To be honest, it’s not always comfortable. For one thing, it can be hard to sit back and relax while reading on a screen. For another, without the physical guide of the shape in my hands, I find it easy to lose my place in a window of text. And without the shape and heft of the pages in my hand telling me Ooo, we’re getting to the middle, oo it;s nearly the end where’s the climax is this the climax wait there’re too many pages left WOW BOOM REVERSAL, I find it difficult to judge pacing. Leaving quite aside the fact that my laptop’s desktop is an environment replete with distractions…

And when I’m reading for review, it’s not as though I can mark up the pages of an epub with stickynotes and scribbling, can I? It’s not exactly intuitive to my process…

Experience is beginning to show that I read fluff as ebook much more readily that anything which requires thought. Romance. Tie-in fiction. (I recently mainlined the non-Romulan Star Trek novels of Diane Duane.) The odd short-story collection.

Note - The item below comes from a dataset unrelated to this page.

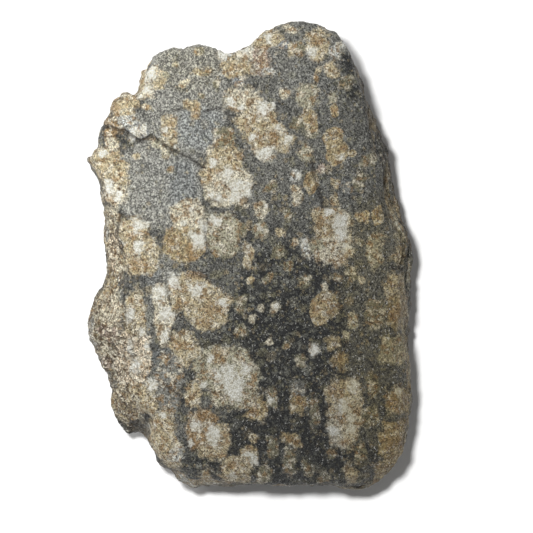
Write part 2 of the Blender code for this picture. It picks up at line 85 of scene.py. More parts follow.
clasts = [
    # left tip and upper left
    (85, 122, 146, 184), (98, 129, 156, 190), (99, 127, 180, 207, "cream"), (104, 122, 118, 143, "brown"),
    (110, 138, 92, 118), (115, 138, 114, 127, "greyWhite", 10), (129, 146, 123, 139, "blue"),
    (104, 118, 132, 150, "cream"), (142, 161, 70, 84, "cream"), (137, 156, 83, 99, "cream"),
    (152, 166, 70, 90), (118, 140, 88, 104), (161, 178, 115, 147), (188, 199, 98, 120, "tan", 25),
    (146, 178, 139, 150, "paleOlive", -28), (180, 190, 79, 87, "cream"), (194, 201, 69, 76),
    (203, 213, 66, 76, "olive"), (161, 170, 70, 79, "paleOlive"), (161, 171, 151, 160, "paleOlive"),
    (168, 175, 167, 174, "olive"), (173, 180, 60, 67, "paleOlive"), (194, 204, 50, 58, "olive"),
    (213, 221, 80, 90, "olive"), (196, 206, 92, 99, "olive"), (143, 152, 104, 111), (133, 141, 152, 159),
    # top edge
    (217, 232, 47, 62, "greyWhite"), (220, 252, 58, 80), (234, 256, 44, 60, "cream"),
    (250, 281, 29, 50, "tan", 25), (250, 270, 42, 74, "pink"), (266, 283, 32, 47, "tan", 15),
    (283, 298, 26, 33, "cream", -8), (288, 298, 43, 57), (277, 288, 41, 50, "blue"),
    (306, 328, 31, 60, "tan", 8), (330, 340, 46, 59, "greyWhite"), (290, 306, 44, 58, "olive"),
    (325, 339, 63, 78), (314, 323, 64, 73), (311, 319, 73, 84, "brown"), (339, 349, 76, 90, "olive", -20),
    (281, 291, 87, 98, "cream"), (327, 337, 94, 103, "paleOlive"), (296, 318, 84, 110, "paleOlive", 20),
    (329, 340, 103, 116, "pebble"), (292, 305, 118, 128, "olive"), (232, 244, 78, 88, "blue"),
    (262, 276, 66, 76, "greyWhite"),
    # big clast right of the upper grey area
    (226, 263, 89, 117, "cream"), (236, 276, 104, 134), (243, 285, 118, 147), (250, 293, 130, 153),
    (253, 277, 143, 161, "cream"),
    # its neighbours to the right
    (302, 319, 110, 136, "pebble", 12), (306, 317, 131, 140, "paleOlive"),
    (323, 347, 125, 168, "pebble", 4), (300, 313, 144, 164, "paleOlive", 15),
    (347, 356, 147, 158, "pebble"), (290, 301, 169, 183, "greyWhite"), (304, 318, 173, 194, "pebble"),
    (315, 324, 165, 175, "pink"), (331, 341, 180, 190), (343, 352, 183, 194, "grey"),
    (329, 340, 193, 204), (290, 302, 186, 206, "cream"), (361, 372, 150, 168, "olive"),
    (352, 366, 172, 190, "olive", -20), (357, 367, 212, 223),
    # second big clast
    (200, 224, 158, 192), (207, 243, 144, 176), (204, 252, 166, 207, "cream"),
    (214, 236, 129, 146, "olive"),
    # middle row
    (171, 206, 200, 240, "cream"), (163, 206, 220, 264, "pebble"), (207, 241, 213, 258, "paleOlive"),
    (117, 150, 217, 246), (120, 158, 234, 278, "tan", -30), (253, 268, 201, 218, "cream"),
    (253, 269, 221, 240, "paleOlive"), (238, 248, 222, 235, "olive"), (242, 253, 242, 267, "tan", 14),
    (274, 283, 229, 237), (291, 298, 238, 246, "brown"), (271, 284, 247, 259, "olive"),
    (301, 311, 240, 258, "greyWhite"), (283, 292, 210, 222, "olive"), (266, 277, 182, 192, "olive"),
    # large clast right of the middle
    (312, 344, 205, 244), (323, 352, 207, 240, "cream"), (314, 351, 232, 267, "cream"),
    (312, 336, 236, 258, "paleOlive"),
    # right side, below the flank
    (370, 379, 206, 227, "pebble"), (380, 392, 202, 223, "olive"), (369, 382, 231, 270, "paleOlive"),
    (353, 364, 238, 247, "olive"), (388, 406, 247, 267), (398, 413, 271, 291, "greyWhite"),
    (384, 404, 272, 300), (385, 412, 289, 331, "gold"), (399, 408, 329, 338, "blue"),
    (379, 410, 335, 366, "paleOlive"), (357, 367, 276, 286, "cream"), (384, 411, 386, 415, "gold"),
    (378, 411, 420, 466, "gold"), (371, 392, 456, 482, "tan", -20), (354, 367, 441, 464, "olive"),
    (345, 354, 464, 487), (366, 380, 374, 398, "olive"), (362, 376, 405, 426, "olive"),
    (390, 408, 222, 246, "olive"), (366, 384, 300, 330, "olive"), (345, 357, 268, 284, "olive"),
    # lower left of the middle
    (169, 212, 274, 313, "tan", -18), (184, 230, 284, 330, "tan", -15), (215, 229, 298, 309, "cream"),
    (154, 172, 283, 345, "cream", 3), (124, 147, 290, 345), (112, 152, 330, 388, "paleTan"),
    (112, 148, 376, 420), (136, 158, 384, 416), (172, 197, 330, 366, "tan", 20),
    (155, 183, 350, 410, "grey"), (88, 124, 290, 330, "cream"), (92, 120, 318, 346, "pink"),
    (104, 121, 228, 290, "paleTan"), (102, 119, 203, 234, "cream"), (100, 116, 345, 375, "pink"),
    # large pale clast of the lower middle
    (194, 250, 345, 392, "paleOlive"), (208, 259, 352, 409, "paleOlive"), (186, 202, 380, 408),
    (247, 268, 396, 422, "gold"), (266, 278, 388, 410, "olive"), (292, 306, 382, 399, "grey"),
    (290, 307, 395, 414, "gold"), (308, 320, 398, 428, "olive"),
    # gold clast, and small ones round it
    (309, 330, 293, 327, "pebble"), (320, 340, 293, 317, "gold"), (346, 359, 314, 330, "paleOlive"),
    (325, 339, 336, 351, "gold"), (331, 348, 351, 370, "gold"), (294, 307, 353, 367, "olive"),
    (308, 319, 344, 357, "greyWhite"), (265, 273, 335, 345, "paleOlive"), (282, 290, 341, 351, "olive"),
    (269, 279, 303, 315, "cream"), (256, 263, 305, 312, "cream"), (244, 253, 274, 284, "pebble"),
    (263, 274, 274, 282, "olive"), (299, 310, 274, 290, "olive"), (322, 330, 284, 292, "cream"),
    (234, 246, 296, 310, "olive"), (248, 257, 314, 322, "cream"), (236, 246, 322, 338, "olive"),
    (342, 350, 332, 343, "paleOlive"), (284, 292, 262, 271, "olive"), (332, 342, 274, 284, "olive"),
    # large clast of the lower right
    (326, 358, 377, 422), (328, 361, 396, 448, "cream"), (344, 362, 377, 412, "cream"),
    # bottom row
    (186, 222, 411, 450, "brown"), (196, 229, 420, 459), (150, 177, 409, 460, "tan", 8),
    (158, 182, 454, 478, "tan", -30), (169, 182, 445, 459, "greyWhite"), (221, 252, 452, 487),
    (242, 256, 443, 464, "gold"), (197, 216, 468, 488), (283, 300, 432, 446, "gold"),
    (284, 298, 447, 473, "olive"), (267, 279, 440, 456, "olive"), (250, 258, 433, 442),
    (263, 272, 433, 442, "olive"), (327, 335, 448, 458, "olive"), (304, 314, 462, 474, "olive"),
    (318, 330, 468, 480, "olive"), (256, 270, 462, 478, "olive"), (122, 140, 404, 420, "brown"),
]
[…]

But epic fantasy, or science fiction more complex than SHIT BLOWS UP, or anything else that requires on my part some modicum of thought or emotional investment, fast becomes extremely hard to track.

The hardcopy experience

Paper, I’m native to. I can walk about the house with a book before my nose and hardly even trip on the cats. At least, as long as the typeface is decent – the UK paperback of Miéville’s Railsea seems to be grey type on shoddy paper, for example, and that’s not fun. It’s simplicity itself to mark a spot with a colourful bookmark for later reference, or take the volume down to the beach to read in full sunlight and blustery wind. And paper stacks, glaring at you accusingly from its mounting piles: impossible to forget about, easy to group by type and kind. And you can see what you have in a couple of glances – the rough outline of what you’ve stacked in any one room. You can underline, leave stickynotes, deface, spindle, and mutilate as the spirit moves you, including writing notes in the margin.

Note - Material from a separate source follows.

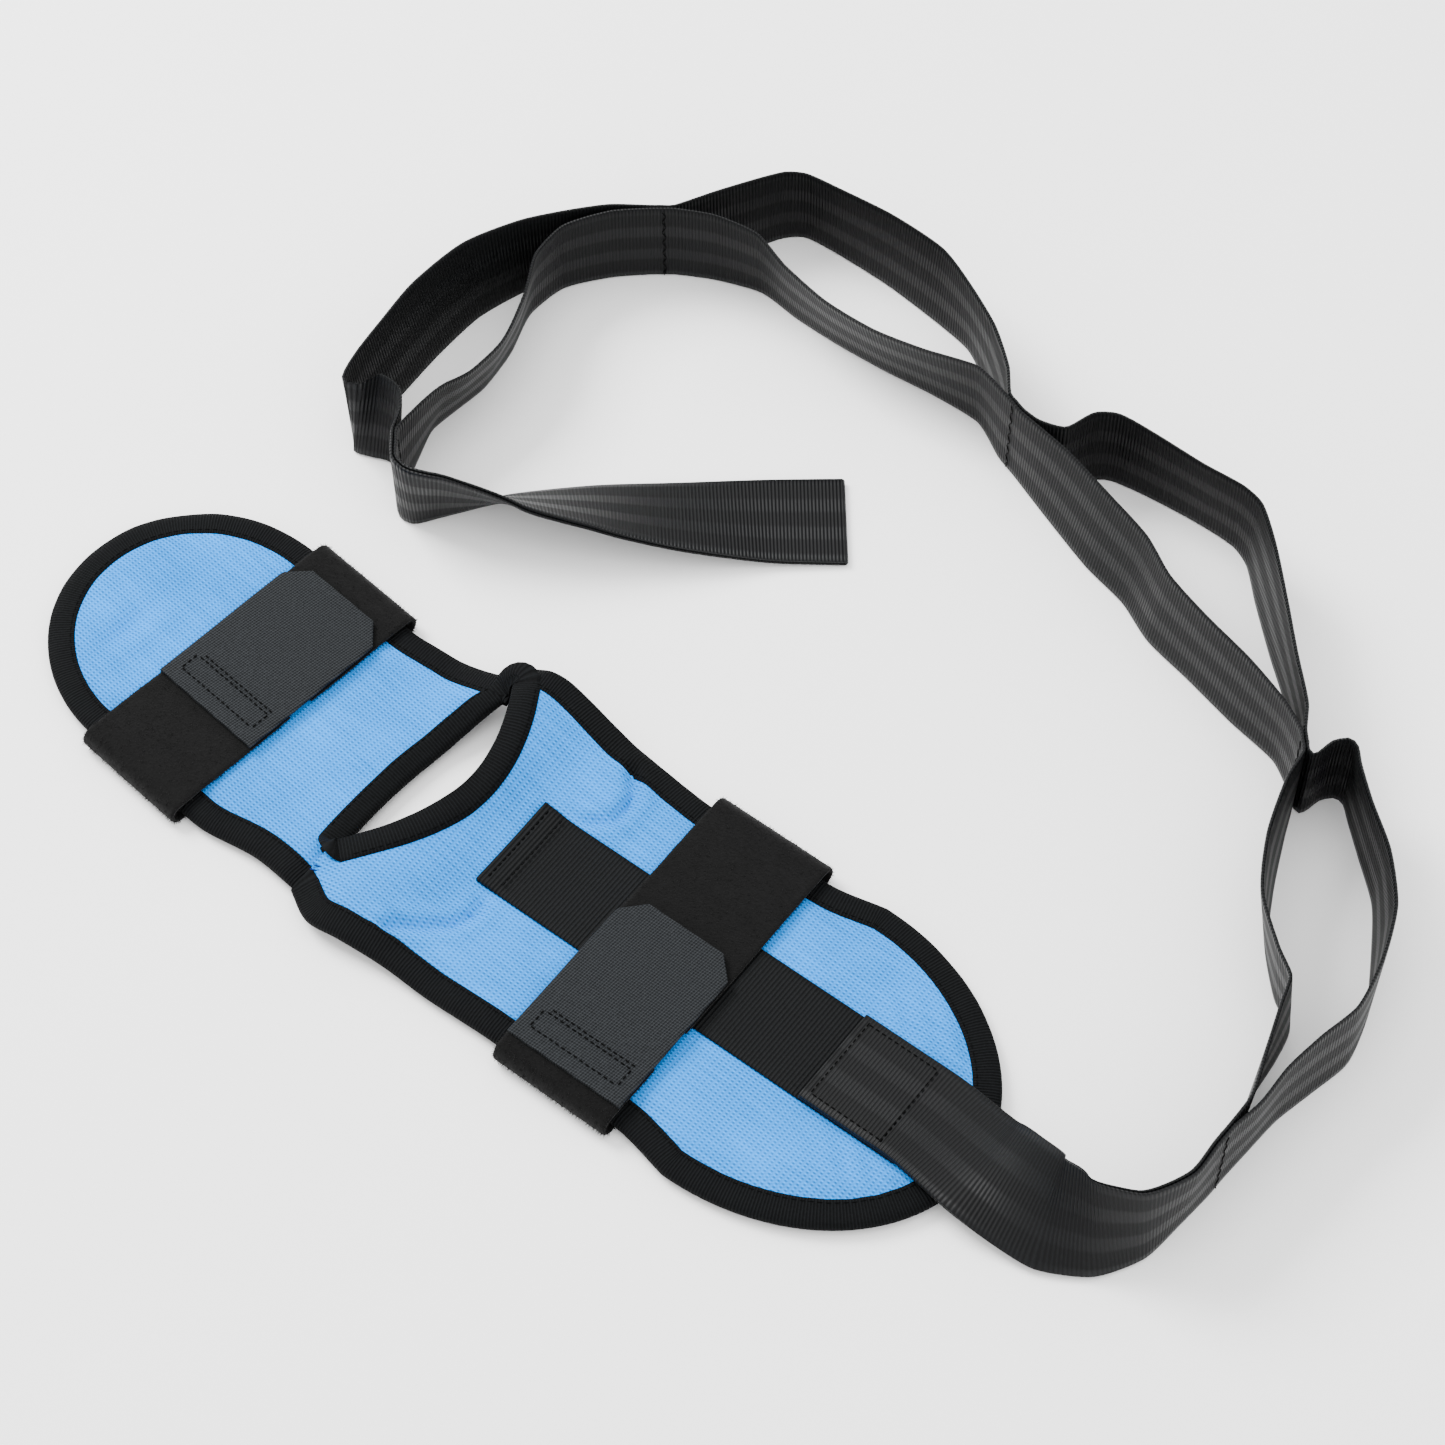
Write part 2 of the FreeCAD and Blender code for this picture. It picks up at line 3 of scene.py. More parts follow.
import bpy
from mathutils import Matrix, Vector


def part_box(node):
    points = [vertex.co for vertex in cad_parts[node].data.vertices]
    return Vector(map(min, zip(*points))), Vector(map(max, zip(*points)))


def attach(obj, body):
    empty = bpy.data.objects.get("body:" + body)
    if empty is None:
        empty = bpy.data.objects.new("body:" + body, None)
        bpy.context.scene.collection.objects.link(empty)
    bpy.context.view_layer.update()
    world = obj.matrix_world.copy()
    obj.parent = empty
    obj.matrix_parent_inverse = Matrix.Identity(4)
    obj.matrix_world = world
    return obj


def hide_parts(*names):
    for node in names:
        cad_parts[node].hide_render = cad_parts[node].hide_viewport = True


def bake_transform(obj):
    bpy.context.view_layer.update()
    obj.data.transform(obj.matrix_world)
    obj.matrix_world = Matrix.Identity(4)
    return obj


bl_info = {
    "name": "Stretching strap maker",
    "version": (1, 0, 0),
    "blender": (4, 5, 0),
    "location": "3D View > Sidebar > Strap",
    "description": "Builds a padded foot sling and its looped pull strap, piece by piece",
    "category": "Object",
}

import math
import random

import bpy
from bpy.props import FloatProperty, FloatVectorProperty, PointerProperty
from mathutils import Vector, noise

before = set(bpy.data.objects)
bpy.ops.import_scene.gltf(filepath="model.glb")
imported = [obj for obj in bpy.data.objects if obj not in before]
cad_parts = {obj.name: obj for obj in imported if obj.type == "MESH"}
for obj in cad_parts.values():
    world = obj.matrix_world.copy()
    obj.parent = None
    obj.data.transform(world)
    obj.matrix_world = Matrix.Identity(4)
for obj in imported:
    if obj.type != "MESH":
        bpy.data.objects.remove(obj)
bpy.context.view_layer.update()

MM = 0.001
CLOTH = "cloth"                     # UV map of every piece: metres along and across it
UP = Vector((0, 0, 1))

# The two lobes lie flat. Their own frames: s runs along the lobe, t runs across it.
SOLE = {"place": (0.0, 0.0), "turn": -37.5, "body": "sole_pad"}
ANKLE = {"place": (-156.0, 121.0), "turn": -44.0, "body": "ankle_pad"}
LOBES = {"sole": SOLE, "ankle": ANKLE}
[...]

The physical experience of reading conditions my response to a text, apparently. At least in part. It’ll be interesting, in future, to keep track of this and see if, and how, it changes.

5 thoughts on “Ebooks & physical books: reading processes & experiences

  1. I was once resistant to e-readers. I lug a small laptop everywhere anyway, so felt I had no need whatsoever for another electronic device which did one small fraction of what the laptop already did. So I read my ebooks on the laptop, and…didn’t read many ebooks.

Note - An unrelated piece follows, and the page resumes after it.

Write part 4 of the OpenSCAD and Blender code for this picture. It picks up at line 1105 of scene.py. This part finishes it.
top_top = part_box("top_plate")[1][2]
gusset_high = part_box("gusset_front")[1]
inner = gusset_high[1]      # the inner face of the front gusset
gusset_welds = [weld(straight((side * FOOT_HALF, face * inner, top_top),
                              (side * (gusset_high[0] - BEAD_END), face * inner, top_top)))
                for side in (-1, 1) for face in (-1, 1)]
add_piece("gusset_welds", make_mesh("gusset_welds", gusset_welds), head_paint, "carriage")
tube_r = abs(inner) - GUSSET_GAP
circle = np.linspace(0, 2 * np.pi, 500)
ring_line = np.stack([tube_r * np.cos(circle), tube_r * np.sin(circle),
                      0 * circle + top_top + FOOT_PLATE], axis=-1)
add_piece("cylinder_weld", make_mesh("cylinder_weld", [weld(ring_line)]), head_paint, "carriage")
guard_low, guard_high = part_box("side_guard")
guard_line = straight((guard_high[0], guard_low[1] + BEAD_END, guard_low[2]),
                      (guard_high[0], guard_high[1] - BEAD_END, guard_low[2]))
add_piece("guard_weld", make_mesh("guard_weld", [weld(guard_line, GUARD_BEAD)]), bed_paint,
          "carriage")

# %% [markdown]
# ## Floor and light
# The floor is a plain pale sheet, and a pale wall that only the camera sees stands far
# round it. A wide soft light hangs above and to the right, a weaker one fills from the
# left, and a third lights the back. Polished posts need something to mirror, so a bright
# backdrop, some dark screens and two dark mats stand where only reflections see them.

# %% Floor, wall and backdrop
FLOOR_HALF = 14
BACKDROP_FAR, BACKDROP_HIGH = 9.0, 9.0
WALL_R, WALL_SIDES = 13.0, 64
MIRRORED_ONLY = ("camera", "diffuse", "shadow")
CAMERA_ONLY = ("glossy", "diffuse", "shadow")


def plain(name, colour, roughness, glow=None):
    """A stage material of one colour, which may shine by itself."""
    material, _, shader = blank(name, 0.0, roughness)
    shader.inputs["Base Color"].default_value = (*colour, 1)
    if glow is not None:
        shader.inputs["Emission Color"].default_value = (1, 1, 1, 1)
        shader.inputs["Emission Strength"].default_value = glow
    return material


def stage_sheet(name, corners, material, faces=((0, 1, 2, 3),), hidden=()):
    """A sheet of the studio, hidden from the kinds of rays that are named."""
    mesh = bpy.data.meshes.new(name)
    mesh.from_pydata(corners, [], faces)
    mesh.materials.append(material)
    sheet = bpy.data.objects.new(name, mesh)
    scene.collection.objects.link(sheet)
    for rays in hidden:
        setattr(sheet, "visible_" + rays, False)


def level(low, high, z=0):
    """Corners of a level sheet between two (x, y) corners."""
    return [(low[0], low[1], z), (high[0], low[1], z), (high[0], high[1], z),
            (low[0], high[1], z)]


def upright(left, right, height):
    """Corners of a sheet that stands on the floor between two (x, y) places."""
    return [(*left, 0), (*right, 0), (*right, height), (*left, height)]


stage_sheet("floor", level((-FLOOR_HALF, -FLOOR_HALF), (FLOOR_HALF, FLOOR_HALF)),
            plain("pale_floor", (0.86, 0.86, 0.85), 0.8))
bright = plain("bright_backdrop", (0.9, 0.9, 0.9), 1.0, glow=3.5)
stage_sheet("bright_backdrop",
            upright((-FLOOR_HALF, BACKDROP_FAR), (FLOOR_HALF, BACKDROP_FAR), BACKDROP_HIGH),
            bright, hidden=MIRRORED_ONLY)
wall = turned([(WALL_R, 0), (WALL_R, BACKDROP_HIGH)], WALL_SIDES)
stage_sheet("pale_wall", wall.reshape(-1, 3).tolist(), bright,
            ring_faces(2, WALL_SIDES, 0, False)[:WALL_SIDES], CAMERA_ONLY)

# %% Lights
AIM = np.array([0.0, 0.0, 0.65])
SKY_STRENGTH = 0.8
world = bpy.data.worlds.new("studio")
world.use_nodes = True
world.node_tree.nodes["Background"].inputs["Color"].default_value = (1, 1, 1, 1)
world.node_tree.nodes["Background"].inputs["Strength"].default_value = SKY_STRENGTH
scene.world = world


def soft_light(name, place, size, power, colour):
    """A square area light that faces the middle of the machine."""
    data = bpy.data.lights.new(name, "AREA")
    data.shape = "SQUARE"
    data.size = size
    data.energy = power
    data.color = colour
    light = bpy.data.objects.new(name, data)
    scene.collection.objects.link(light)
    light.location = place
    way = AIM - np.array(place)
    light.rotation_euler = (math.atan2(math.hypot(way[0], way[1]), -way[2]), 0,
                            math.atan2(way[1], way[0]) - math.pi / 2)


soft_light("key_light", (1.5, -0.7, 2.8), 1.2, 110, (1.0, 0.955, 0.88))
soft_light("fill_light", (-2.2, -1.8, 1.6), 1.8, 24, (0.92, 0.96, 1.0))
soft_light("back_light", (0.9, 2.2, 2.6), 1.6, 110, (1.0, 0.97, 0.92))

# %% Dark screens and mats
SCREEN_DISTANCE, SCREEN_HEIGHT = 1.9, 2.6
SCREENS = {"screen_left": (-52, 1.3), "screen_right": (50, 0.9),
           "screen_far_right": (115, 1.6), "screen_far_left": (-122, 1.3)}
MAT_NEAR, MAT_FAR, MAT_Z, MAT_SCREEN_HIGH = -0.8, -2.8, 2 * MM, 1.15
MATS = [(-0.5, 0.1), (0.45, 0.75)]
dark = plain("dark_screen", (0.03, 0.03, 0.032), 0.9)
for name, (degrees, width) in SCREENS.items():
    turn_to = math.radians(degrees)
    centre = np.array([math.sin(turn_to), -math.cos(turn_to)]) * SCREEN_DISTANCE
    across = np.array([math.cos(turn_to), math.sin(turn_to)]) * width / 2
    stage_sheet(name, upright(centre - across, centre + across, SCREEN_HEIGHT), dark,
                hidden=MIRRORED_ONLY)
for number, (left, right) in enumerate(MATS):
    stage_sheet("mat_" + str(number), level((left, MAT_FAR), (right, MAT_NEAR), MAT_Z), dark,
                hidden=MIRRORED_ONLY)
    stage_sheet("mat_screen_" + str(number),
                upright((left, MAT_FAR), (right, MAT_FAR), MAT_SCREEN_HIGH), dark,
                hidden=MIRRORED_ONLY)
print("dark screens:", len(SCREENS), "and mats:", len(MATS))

    Then I met an ereader, and now I read 90% of my books as ebooks.

    It’s simply a different experience, far more different than, say, the difference between reading a grainy old yellowed paperback or a fresh new hardback so heavy it hurts you to hold it in one hand. E-ink is the crispest and most wonderful text to read (and resizeable). You can read it in sunlight. You can get one which glows in the dark. You can make notes in the text and then “show all notes” and see them all neatly summarised like endnotes. You can hold an ereader in one hand. You can even (most importantly) read it in the bath so long as you’ve got a good quality ziplock bag.

    So, not to argue against paper books, which have their own advantages and disadvantages, but if you’re reading ebooks on a laptop, you’re not really experiencing ebooks.

  2. “To be honest, it’s not always comfortable. For one thing, it can be hard to sit back and relax while reading on a screen.”

    This. I held out against e-readers for ages, but then the nice folks at pornokitsch sent me an e-copy of one of their pandemonium titles, and the experience of trying to read -for fun- an extended piece sat at my computer convinced me to get an e-reader. Plus it was November and my wife was hassling me for present ideas. First World problems, I know.

    I’m doing a distance learning course right now, and the texts are a mixture of epub and hard copy, largely dictated by price. I’ve had similar experiences to you with making notes. It’s nice to be able to whack in post-it notes to the physical books, but also convenient being able to highlight stuff on the reader and have all the quotes stored in a single file. That said, both come a poor second to being able to print out journal articles and scribble all over them.

  3. I started reading e-books on my smartphone at work a couple of years ago; the job didn’t have a safe place to secure an expensive e-reader or laptop, and the smartphone rode around on my belt. (Only read during breaks and lunches, honest.) I tend to think of e-books as “not real” however, and have paid for very few. I use Overdrive to borrow from the local library system, and have downloaded a few free books from Project Gutenberg or from promotional offers (some duds, some gems). Still buy plenty of hardcopy books for home reading.

  4. I also didn’t jump on an eReader right away. I wasn’t about to spend $500 for one, at least not until I saw where it went. Now I am getting quite a few books, but I also have a mix of both. They’re great if you’re traveling because all you carry is one eReader full of books instead being weighed down by multiple books (I read fast, so I would have to take at least three, and probably end up buying one as well). They also don’t take up space.

    Where I find them not as effective are for books that I need to scan or mark up. Scanning like when I’m researching something doesn’t work that well. I may go through ten books, doing a quick scan to see if this is what I’m looking for. Just doesn’t work with an ereader. Likewise, though I can do some highlighting and notes in my eReader, it’s a difference experience to do it in the book, especially for someone who is Visual Spatial.

    All that being said, I still have worked into getting eBooks from the library. I still like going down there and exploring, seeing what I find. And I still like exploring the bookstore. An online website doesn’t replace that.

  5. “For one thing, it can be hard to sit back and relax while reading on a screen”

    YES. This is why I hate the trend to make ereaders tablets. No! I do not want a backlit screen! I love that my nook needs ambient light to be read. It’s much easier on the eyes.

    One way in which my ereader is more comfortable than a hardcopy though – the thick fat fantasy books are no longer so heavy that they hurt my hands after a while. :)

    Linda,

    “Scanning like when I’m researching something doesn’t work that well.”

    Yes, this. I can do it pretty easily when I’m reading them on a computer, because scrolling down works well for that, as long as it’s not too long. But then you come back to the issue of comfort.